26/11 terror trial: 'Headley should have been made a wanted accused'
The special court reserved its order till November 18 while hearing a plea seeking to make the LeT terrorist David Headley an accused in the 26/11 Mumbai terror attacks case
The Special Terrorist and Disruptive Activities Act (TADA) Court judge told Special Public prosecutor Ujjwal Nikam, who was arguing that LeT member David Headley should be tried in the 26/11 attacks case, that Headley should have been made a wanted accused in the case.
On October 8, the prosecution had filed an application before the TADA court, which said that in the interest of justice, LeT member David Headley (inset) should be tried along with accused Abu Jundal in the 26/11 terror attacks case of 2008 in which 166 people were killed and 238 injured
The Sessions Court yesterday reserved its order till November 18 on Mumbai Police’s plea seeking to make Pakistani-American LeT terrorist Headley an accused in the 26/11 Mumbai terror attacks case.
On October 8, the prosecution had filed an application before the TADA court, which said that LeT member David Headley should be tried along with accused Abu Jundal, in the interest of justice, in the 26/11 terror attacks case of 2008 in which 166 people were killed and 238 injured.

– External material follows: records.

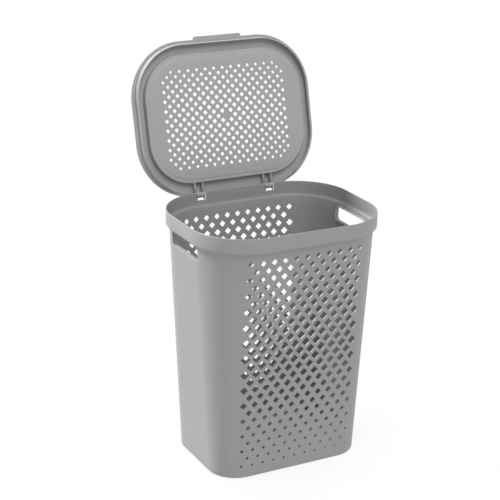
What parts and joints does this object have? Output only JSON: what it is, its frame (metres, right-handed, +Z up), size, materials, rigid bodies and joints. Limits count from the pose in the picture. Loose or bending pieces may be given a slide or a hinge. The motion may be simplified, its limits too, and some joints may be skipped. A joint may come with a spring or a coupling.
{
  "type": "laundry hamper with hinged lid",
  "caption": "Tall tapered laundry hamper of perforated plastic with a dished, perforated lid on rear hinges and a handle slot in each short side.",
  "frame": {"origin": "centre of the tub's flat underside, on the floor", "axes": "+Z up, +X across the width, -Y the front, +Y the hinge side; the lid stands open at rest"},
  "size_m": [0.4568, 0.4582, 0.9173],
  "materials": {
    "grey_plastic": "satin",
    "clip_plastic": "satin"
  },
  "bodies": {
    "tub_body": {"tub": "grey_plastic", "hinge_clip_left": "clip_plastic", "hinge_clip_right": "clip_plastic"},
    "lid_body": {"lid": "grey_plastic"}
  },
  "joints": [
    {"name": "lid_hinge", "type": "hinge", "parent": "tub_body", "child": "lid_body", "pos_m": [0, 0.1786, 0.5683], "axis": [1, 0, 0], "range_deg": [0, 104.4]}
  ]
}
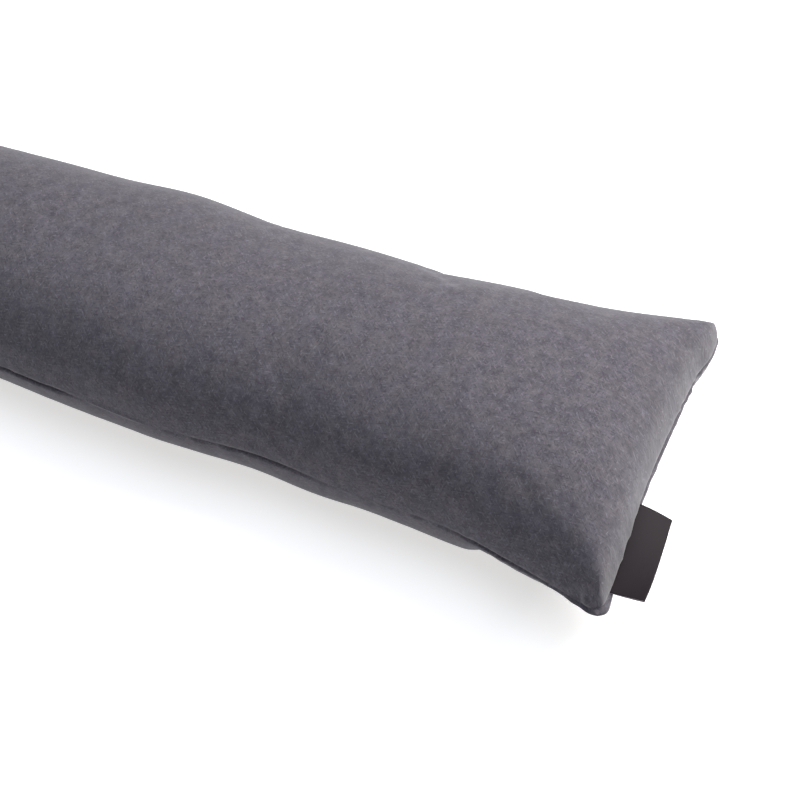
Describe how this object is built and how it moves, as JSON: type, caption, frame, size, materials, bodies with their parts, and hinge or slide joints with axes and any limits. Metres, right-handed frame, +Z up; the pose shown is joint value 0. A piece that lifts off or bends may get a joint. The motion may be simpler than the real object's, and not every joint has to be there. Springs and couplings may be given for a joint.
{
  "type": "draught excluder",
  "caption": "Long filled felt cushion that lies along the foot of a door to keep out draughts, with a folded ribbon label in one end seam.",
  "frame": {"origin": "centre of the underside of the whole object, on the surface that it lies on", "axes": "+X along the length towards the end with the label, +Y across the cushion, +Z up"},
  "size_m": [0.9138, 0.1778, 0.0875],
  "materials": {
    "felt": "matt melange wool-look felt",
    "ribbon": "dark satin weave"
  },
  "bodies": {
    "root": {"cushion": "felt", "label": "ribbon"}
  },
  "joints": []
}
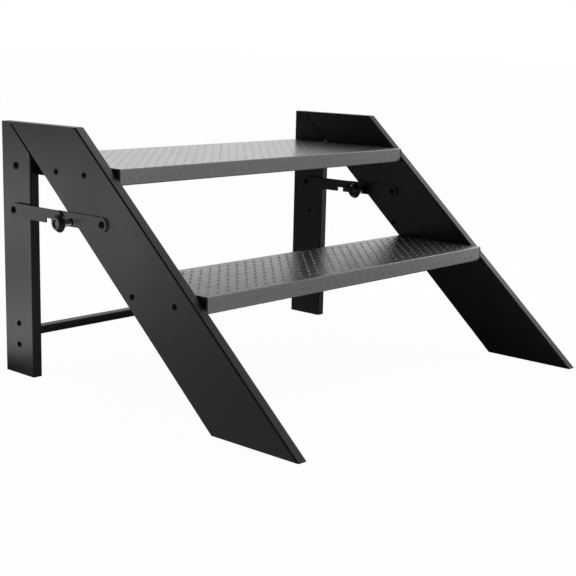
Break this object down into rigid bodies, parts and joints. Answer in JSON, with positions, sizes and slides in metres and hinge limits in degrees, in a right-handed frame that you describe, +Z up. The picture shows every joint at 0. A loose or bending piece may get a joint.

The application also requested the court to write to the United States Department of Justice, and request that Headley attend the next date of Jundal’s trial via videoconference.
While arguing for the application before Special TADA court Judge G A Sanap, Nikam said the American court wasn’t competent to try Headley for offences under the Indian Penal Code. The charges under which he was convicted before the US court and the charges against him here are totally different.
While Nikam was reading out the judgment of the US court on Headley, Judge Sanap said, “Are you relying on evidence collected by America? He should have been made a wanted accused. You are coming with evidence collected by others.”
The judge also pointed out that after the US took custody of and later convicted Headley, the Mumbai police did not launch an investigation. The judge also asked the prosecution, “What have you people done when the arrest was disclosed? You are relying upon facts that this man was in India for three years.
Even after the judgment, what investigation has been conducted? For what purpose the judgment of a foreign court can be used as evidence?” To this Nikam said that there is nothing like a section on criminal conspiracy in America, like Indian law has, under Section 120 of Indian Penal Code.
Headley, accused of conducting a recce of targets before the Mumbai terror attacks, was sentenced to 35 years imprisonment by a court in the USA after he entered into a plea bargaining agreement with the US government.